Airbnb Gets Off Easy in San Francisco. Hosts? Not So MuchBy
Airbnb is now officially legal in San Francisco, on terms that solve most of the company’s legal problems while adding new responsibilities on people who use the site.
The peer-to-peer accommodation service had been running afoul of the city’s ban on residential rentals of less than 30 days, a law intended to keep landlords from turning apartments into hotels. San Francisco’s Board of Supervisors lifted that ban for for people renting out their permanent homes, defined as the space they inhabited at least 275 days the previous year. In other words: Airbnb hosts.
A sizable minority of the listings on the site will remain illegal come February, when the new law goes into effect. By definition, San Francisco is capping the number of legal rentals to one per host, since you can only have one permanent rental. But almost a third of the listings on Airbnb come from people who offer more than one property, according to an analysis by the San Francisco Chronicle. Serial renting is also banned, with the number of days someone can rent his entire apartment limited to 90 per year. There are no such restrictions on renting out an extra bedroom in a place you’re living.
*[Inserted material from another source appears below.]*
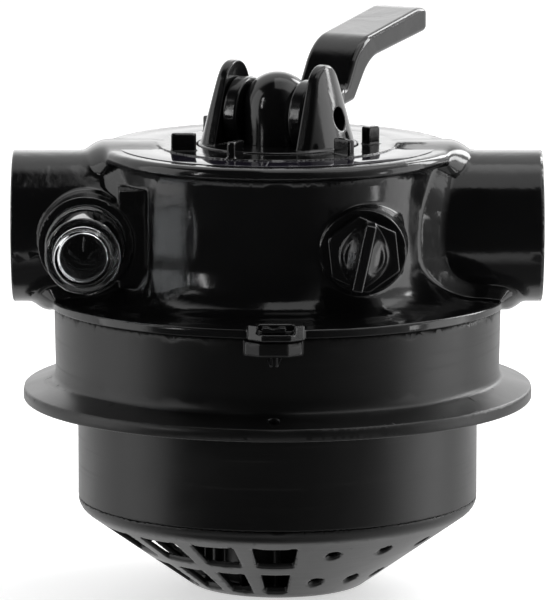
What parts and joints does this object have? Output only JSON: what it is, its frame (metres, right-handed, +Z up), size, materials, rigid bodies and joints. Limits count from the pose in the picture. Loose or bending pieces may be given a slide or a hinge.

Airbnb is comfortable with these limitations. The new law “will give regular people the right to share the home in which they live and make it fair to share in San Francisco,” the company said in a statement.
A major victory for Airbnb came with the city’s rejection of an amendment that would have required paying back taxes for rentals over the past several years. But perhaps most important is that Airbnb won’t be asked to police its own network. Every technology company, from Google to Napster, has at one point claimed to be a neutral connector that shouldn’t be held liable for the misbehavior of its users. San Francisco is accepting that argument from Airbnb. It wouldn’t be hard for the company to track who was listing more than one apartment or to limit hosts from renting out their apartments for more than 90 days per year. But all Airbnb will actually need to do is notify hosts about the new law and collect taxes, something it had already started doing at the beginning of this month.
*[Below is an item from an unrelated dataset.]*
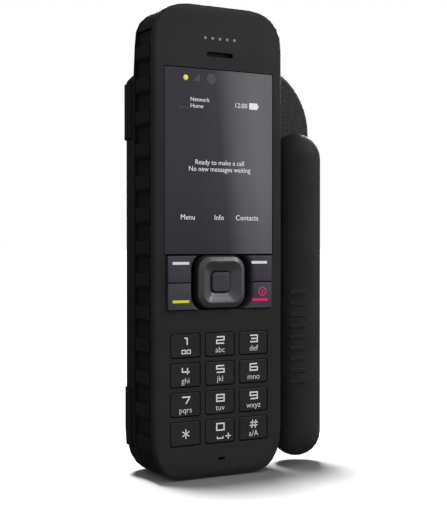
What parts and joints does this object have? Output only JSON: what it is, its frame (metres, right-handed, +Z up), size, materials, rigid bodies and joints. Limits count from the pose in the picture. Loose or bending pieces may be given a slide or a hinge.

Hosts will face a few new requirements. They will need a business license and a permit from the city, at the cost of $50, and will have to keep two years of records showing they haven’t been using the site too frequently. For people used to doing little more than filling out an online listing form and hiding a key in the mailbox, filling out applications at a city agency isn’t going to seem like much fun. It remains to be seen how stringently this will be enforced, given that the previous law was largely ignored and the government office in charge of following up on complaints has inadequate resources and is already backlogged. And even those hosts who aren’t in violation of the new law could still face trouble from landlords who object to their tenants subleasing apartments.
Airbnb can now turn its legal efforts fully to New York, which also has an illegal hotel law that covers much of the activity on the website. “Every city is different, and we are working with leaders around the world on rules that work for them,” says Nick Papas, an Airbnb spokesman. Airbnb would be overjoyed if New York adopted the rules passed in San Francisco as a starting point for its own law.